Give back, exactly as written, the lines from the beginning of the listing through the one that contains "pitch: from one to the next.".

......

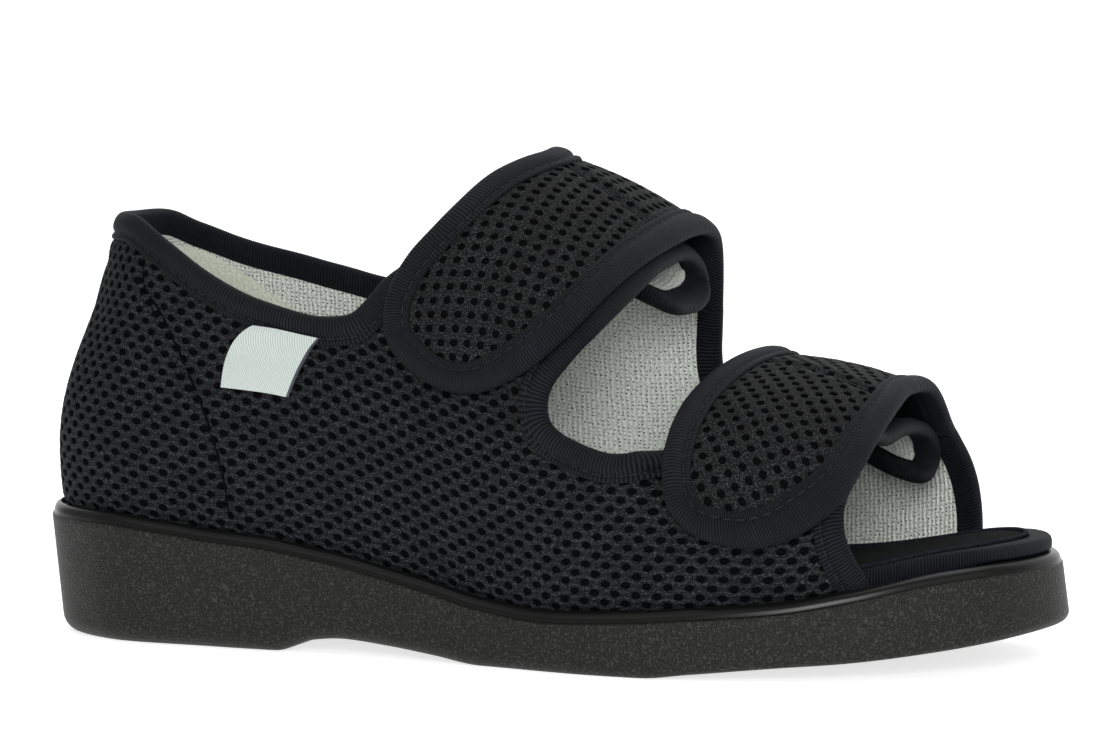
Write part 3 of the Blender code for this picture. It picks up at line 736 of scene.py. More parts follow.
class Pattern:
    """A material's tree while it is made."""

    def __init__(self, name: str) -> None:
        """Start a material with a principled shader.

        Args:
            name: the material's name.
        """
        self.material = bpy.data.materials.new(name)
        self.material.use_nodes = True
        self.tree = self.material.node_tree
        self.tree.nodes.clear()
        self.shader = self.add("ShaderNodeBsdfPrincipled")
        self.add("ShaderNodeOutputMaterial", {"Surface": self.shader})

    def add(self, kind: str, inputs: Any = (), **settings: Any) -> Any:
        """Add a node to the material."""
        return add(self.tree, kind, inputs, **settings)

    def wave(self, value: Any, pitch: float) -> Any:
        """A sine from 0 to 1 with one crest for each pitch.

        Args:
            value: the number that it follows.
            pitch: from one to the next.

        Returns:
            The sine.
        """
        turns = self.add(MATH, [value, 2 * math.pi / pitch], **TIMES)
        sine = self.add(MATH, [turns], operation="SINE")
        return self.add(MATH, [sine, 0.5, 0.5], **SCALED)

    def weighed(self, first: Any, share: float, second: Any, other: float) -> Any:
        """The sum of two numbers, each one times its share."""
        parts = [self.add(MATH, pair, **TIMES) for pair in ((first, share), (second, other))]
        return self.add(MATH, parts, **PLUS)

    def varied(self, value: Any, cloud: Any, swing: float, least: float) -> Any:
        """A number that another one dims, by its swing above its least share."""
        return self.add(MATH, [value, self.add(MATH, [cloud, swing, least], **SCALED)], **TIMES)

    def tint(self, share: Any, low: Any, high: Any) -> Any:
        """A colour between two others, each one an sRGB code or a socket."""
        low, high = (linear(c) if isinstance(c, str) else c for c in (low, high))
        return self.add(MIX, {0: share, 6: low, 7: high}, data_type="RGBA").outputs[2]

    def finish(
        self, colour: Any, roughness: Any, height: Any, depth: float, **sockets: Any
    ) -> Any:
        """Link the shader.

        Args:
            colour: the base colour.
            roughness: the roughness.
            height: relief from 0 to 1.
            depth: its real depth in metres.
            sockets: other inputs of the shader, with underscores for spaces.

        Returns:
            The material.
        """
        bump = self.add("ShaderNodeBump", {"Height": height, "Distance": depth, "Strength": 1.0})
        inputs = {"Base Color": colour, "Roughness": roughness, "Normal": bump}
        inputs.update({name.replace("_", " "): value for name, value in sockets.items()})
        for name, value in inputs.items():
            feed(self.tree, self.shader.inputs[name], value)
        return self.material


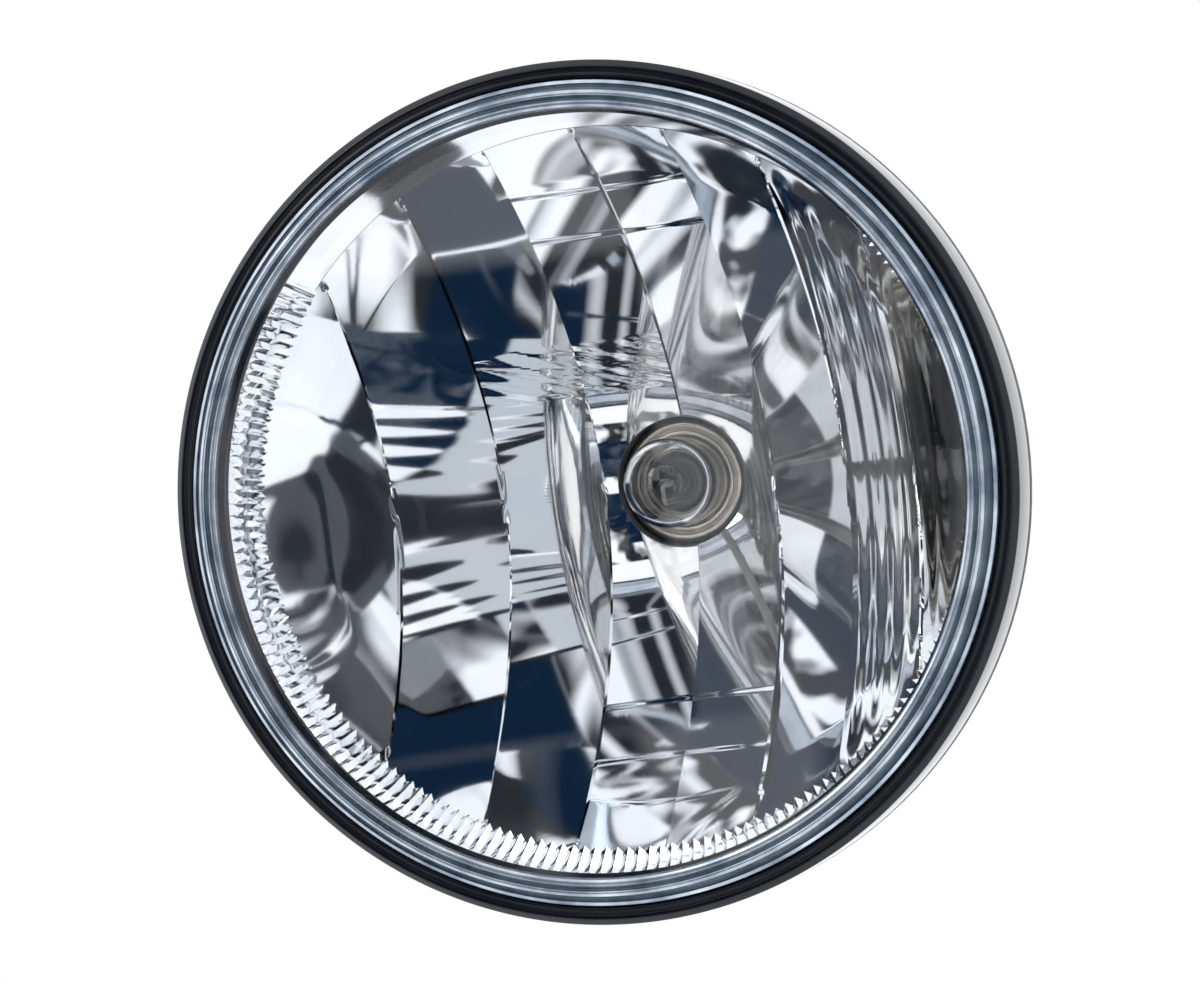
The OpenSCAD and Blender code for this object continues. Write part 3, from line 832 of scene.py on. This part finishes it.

......

TASK RESULT:
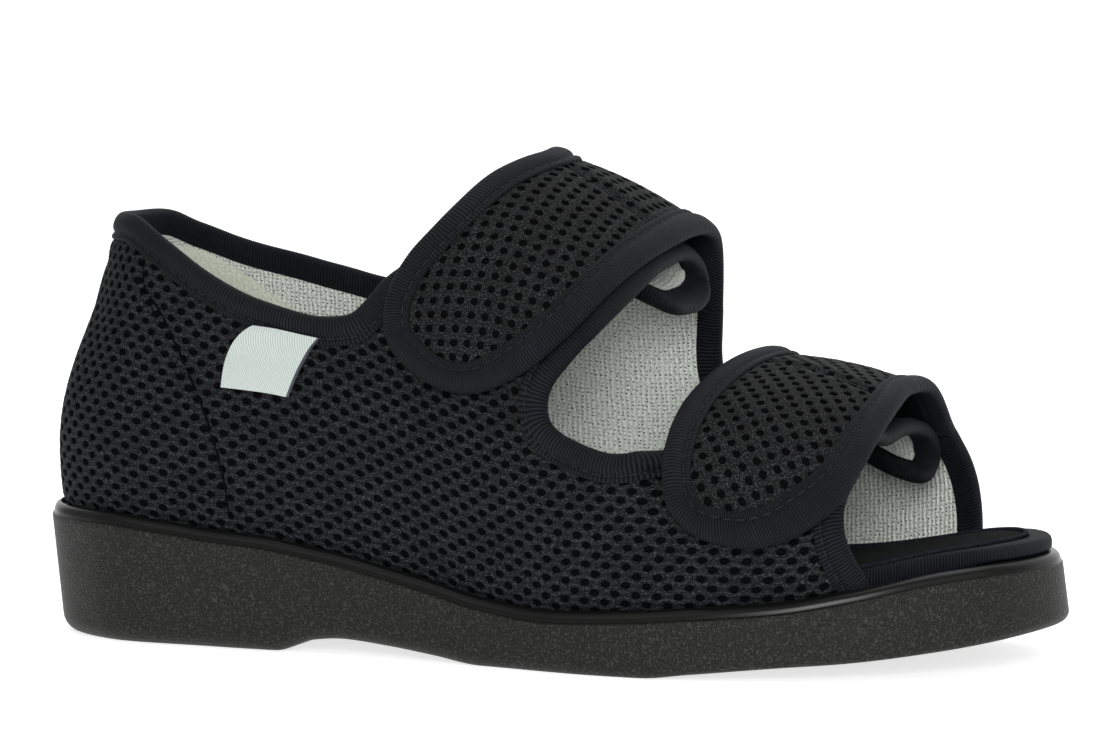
Write part 3 of the Blender code for this picture. It picks up at line 736 of scene.py. More parts follow.
class Pattern:
    """A material's tree while it is made."""

    def __init__(self, name: str) -> None:
        """Start a material with a principled shader.

        Args:
            name: the material's name.
        """
        self.material = bpy.data.materials.new(name)
        self.material.use_nodes = True
        self.tree = self.material.node_tree
        self.tree.nodes.clear()
        self.shader = self.add("ShaderNodeBsdfPrincipled")
        self.add("ShaderNodeOutputMaterial", {"Surface": self.shader})

    def add(self, kind: str, inputs: Any = (), **settings: Any) -> Any:
        """Add a node to the material."""
        return add(self.tree, kind, inputs, **settings)

    def wave(self, value: Any, pitch: float) -> Any:
        """A sine from 0 to 1 with one crest for each pitch.

        Args:
            value: the number that it follows.
            pitch: from one to the next.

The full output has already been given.